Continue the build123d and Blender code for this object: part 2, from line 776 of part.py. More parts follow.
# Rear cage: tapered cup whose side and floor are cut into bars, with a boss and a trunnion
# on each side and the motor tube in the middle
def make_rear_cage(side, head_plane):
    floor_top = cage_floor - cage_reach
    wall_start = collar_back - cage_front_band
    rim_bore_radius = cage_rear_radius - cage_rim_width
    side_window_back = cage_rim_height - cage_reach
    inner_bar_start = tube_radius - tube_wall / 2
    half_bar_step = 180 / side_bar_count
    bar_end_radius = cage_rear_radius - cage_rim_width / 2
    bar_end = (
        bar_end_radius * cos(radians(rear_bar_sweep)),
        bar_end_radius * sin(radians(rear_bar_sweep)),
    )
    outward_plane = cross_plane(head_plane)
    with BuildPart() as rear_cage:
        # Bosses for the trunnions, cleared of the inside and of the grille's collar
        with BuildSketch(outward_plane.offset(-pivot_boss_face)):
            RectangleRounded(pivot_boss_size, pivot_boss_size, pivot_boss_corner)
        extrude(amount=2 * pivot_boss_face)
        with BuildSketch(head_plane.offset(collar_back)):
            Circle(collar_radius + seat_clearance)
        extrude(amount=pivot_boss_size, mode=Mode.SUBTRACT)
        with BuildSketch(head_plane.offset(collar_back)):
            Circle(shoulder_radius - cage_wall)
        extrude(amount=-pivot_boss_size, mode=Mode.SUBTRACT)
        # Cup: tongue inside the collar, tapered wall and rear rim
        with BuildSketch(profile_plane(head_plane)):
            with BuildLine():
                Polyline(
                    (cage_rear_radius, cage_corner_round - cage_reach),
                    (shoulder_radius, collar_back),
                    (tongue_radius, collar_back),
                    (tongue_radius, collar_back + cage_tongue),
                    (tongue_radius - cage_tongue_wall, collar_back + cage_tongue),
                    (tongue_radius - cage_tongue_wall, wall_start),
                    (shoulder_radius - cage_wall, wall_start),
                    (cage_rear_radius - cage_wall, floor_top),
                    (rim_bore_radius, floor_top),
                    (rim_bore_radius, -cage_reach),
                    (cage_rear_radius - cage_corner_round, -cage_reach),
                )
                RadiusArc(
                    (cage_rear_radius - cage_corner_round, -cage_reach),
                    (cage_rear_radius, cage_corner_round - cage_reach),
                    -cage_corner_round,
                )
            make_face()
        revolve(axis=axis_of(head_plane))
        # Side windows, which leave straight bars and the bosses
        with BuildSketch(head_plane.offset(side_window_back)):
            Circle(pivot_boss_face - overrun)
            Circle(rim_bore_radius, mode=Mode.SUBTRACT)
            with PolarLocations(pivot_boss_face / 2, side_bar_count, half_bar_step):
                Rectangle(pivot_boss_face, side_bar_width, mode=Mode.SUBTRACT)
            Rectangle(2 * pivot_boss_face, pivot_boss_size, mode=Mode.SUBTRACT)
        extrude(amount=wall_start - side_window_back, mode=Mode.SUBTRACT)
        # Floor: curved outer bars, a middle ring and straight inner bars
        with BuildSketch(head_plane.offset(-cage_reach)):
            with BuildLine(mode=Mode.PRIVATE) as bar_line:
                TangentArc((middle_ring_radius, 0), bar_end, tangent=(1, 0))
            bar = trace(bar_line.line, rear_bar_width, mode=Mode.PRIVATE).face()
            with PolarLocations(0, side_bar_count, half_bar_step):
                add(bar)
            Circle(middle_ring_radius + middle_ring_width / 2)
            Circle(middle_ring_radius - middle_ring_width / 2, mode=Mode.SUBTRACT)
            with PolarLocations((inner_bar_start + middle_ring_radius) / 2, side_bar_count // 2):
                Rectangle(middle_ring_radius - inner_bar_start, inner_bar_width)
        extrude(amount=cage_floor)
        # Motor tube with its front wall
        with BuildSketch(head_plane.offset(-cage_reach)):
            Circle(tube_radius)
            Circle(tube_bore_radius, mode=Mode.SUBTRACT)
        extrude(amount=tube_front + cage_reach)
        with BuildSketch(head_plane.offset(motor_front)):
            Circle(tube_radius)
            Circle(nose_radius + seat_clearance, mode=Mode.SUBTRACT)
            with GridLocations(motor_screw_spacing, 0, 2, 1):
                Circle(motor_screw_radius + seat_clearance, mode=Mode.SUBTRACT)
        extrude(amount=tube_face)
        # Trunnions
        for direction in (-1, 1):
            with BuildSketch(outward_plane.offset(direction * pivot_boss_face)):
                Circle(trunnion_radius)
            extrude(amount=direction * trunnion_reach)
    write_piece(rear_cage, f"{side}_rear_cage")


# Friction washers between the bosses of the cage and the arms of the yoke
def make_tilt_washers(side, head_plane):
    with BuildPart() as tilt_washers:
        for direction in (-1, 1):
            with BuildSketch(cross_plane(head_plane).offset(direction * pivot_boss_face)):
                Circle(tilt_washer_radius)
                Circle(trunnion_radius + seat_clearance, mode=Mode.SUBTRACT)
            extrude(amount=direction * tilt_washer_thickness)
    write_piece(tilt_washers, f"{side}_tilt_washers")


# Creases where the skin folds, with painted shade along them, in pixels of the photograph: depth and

◆ ◆ ◆ ◆

WHAT IS BEING ASKED ▸
Write every record out again, unaltered.

WORKED ANSWER ▸
Continue the build123d and Blender code for this object: part 2, from line 776 of part.py. More parts follow.
# Rear cage: tapered cup whose side and floor are cut into bars, with a boss and a trunnion
# on each side and the motor tube in the middle
def make_rear_cage(side, head_plane):
    floor_top = cage_floor - cage_reach
    wall_start = collar_back - cage_front_band
    rim_bore_radius = cage_rear_radius - cage_rim_width
    side_window_back = cage_rim_height - cage_reach
    inner_bar_start = tube_radius - tube_wall / 2
    half_bar_step = 180 / side_bar_count
    bar_end_radius = cage_rear_radius - cage_rim_width / 2
    bar_end = (
        bar_end_radius * cos(radians(rear_bar_sweep)),
        bar_end_radius * sin(radians(rear_bar_sweep)),
    )
    outward_plane = cross_plane(head_plane)
    with BuildPart() as rear_cage:
        # Bosses for the trunnions, cleared of the inside and of the grille's collar
        with BuildSketch(outward_plane.offset(-pivot_boss_face)):
            RectangleRounded(pivot_boss_size, pivot_boss_size, pivot_boss_corner)
        extrude(amount=2 * pivot_boss_face)
        with BuildSketch(head_plane.offset(collar_back)):
            Circle(collar_radius + seat_clearance)
        extrude(amount=pivot_boss_size, mode=Mode.SUBTRACT)
        with BuildSketch(head_plane.offset(collar_back)):
            Circle(shoulder_radius - cage_wall)
        extrude(amount=-pivot_boss_size, mode=Mode.SUBTRACT)
        # Cup: tongue inside the collar, tapered wall and rear rim
        with BuildSketch(profile_plane(head_plane)):
            with BuildLine():
                Polyline(
                    (cage_rear_radius, cage_corner_round - cage_reach),
                    (shoulder_radius, collar_back),
                    (tongue_radius, collar_back),
                    (tongue_radius, collar_back + cage_tongue),
                    (tongue_radius - cage_tongue_wall, collar_back + cage_tongue),
                    (tongue_radius - cage_tongue_wall, wall_start),
                    (shoulder_radius - cage_wall, wall_start),
                    (cage_rear_radius - cage_wall, floor_top),
                    (rim_bore_radius, floor_top),
                    (rim_bore_radius, -cage_reach),
                    (cage_rear_radius - cage_corner_round, -cage_reach),
                )
                RadiusArc(
                    (cage_rear_radius - cage_corner_round, -cage_reach),
                    (cage_rear_radius, cage_corner_round - cage_reach),
                    -cage_corner_round,
                )
            make_face()
        revolve(axis=axis_of(head_plane))
        # Side windows, which leave straight bars and the bosses
        with BuildSketch(head_plane.offset(side_window_back)):
            Circle(pivot_boss_face - overrun)
            Circle(rim_bore_radius, mode=Mode.SUBTRACT)
            with PolarLocations(pivot_boss_face / 2, side_bar_count, half_bar_step):
                Rectangle(pivot_boss_face, side_bar_width, mode=Mode.SUBTRACT)
            Rectangle(2 * pivot_boss_face, pivot_boss_size, mode=Mode.SUBTRACT)
        extrude(amount=wall_start - side_window_back, mode=Mode.SUBTRACT)
        # Floor: curved outer bars, a middle ring and straight inner bars
        with BuildSketch(head_plane.offset(-cage_reach)):
            with BuildLine(mode=Mode.PRIVATE) as bar_line:
                TangentArc((middle_ring_radius, 0), bar_end, tangent=(1, 0))
            bar = trace(bar_line.line, rear_bar_width, mode=Mode.PRIVATE).face()
            with PolarLocations(0, side_bar_count, half_bar_step):
                add(bar)
            Circle(middle_ring_radius + middle_ring_width / 2)
            Circle(middle_ring_radius - middle_ring_width / 2, mode=Mode.SUBTRACT)
            with PolarLocations((inner_bar_start + middle_ring_radius) / 2, side_bar_count // 2):
                Rectangle(middle_ring_radius - inner_bar_start, inner_bar_width)
        extrude(amount=cage_floor)
        # Motor tube with its front wall
        with BuildSketch(head_plane.offset(-cage_reach)):
            Circle(tube_radius)
            Circle(tube_bore_radius, mode=Mode.SUBTRACT)
        extrude(amount=tube_front + cage_reach)
        with BuildSketch(head_plane.offset(motor_front)):
            Circle(tube_radius)
            Circle(nose_radius + seat_clearance, mode=Mode.SUBTRACT)
            with GridLocations(motor_screw_spacing, 0, 2, 1):
                Circle(motor_screw_radius + seat_clearance, mode=Mode.SUBTRACT)
        extrude(amount=tube_face)
        # Trunnions
        for direction in (-1, 1):
            with BuildSketch(outward_plane.offset(direction * pivot_boss_face)):
                Circle(trunnion_radius)
            extrude(amount=direction * trunnion_reach)
    write_piece(rear_cage, f"{side}_rear_cage")


# Friction washers between the bosses of the cage and the arms of the yoke
def make_tilt_washers(side, head_plane):
    with BuildPart() as tilt_washers:
        for direction in (-1, 1):
            with BuildSketch(cross_plane(head_plane).offset(direction * pivot_boss_face)):
                Circle(tilt_washer_radius)
                Circle(trunnion_radius + seat_clearance, mode=Mode.SUBTRACT)
            extrude(amount=direction * tilt_washer_thickness)
    write_piece(tilt_washers, f"{side}_tilt_washers")


# Creases where the skin folds, with painted shade along them, in pixels of the photograph: depth and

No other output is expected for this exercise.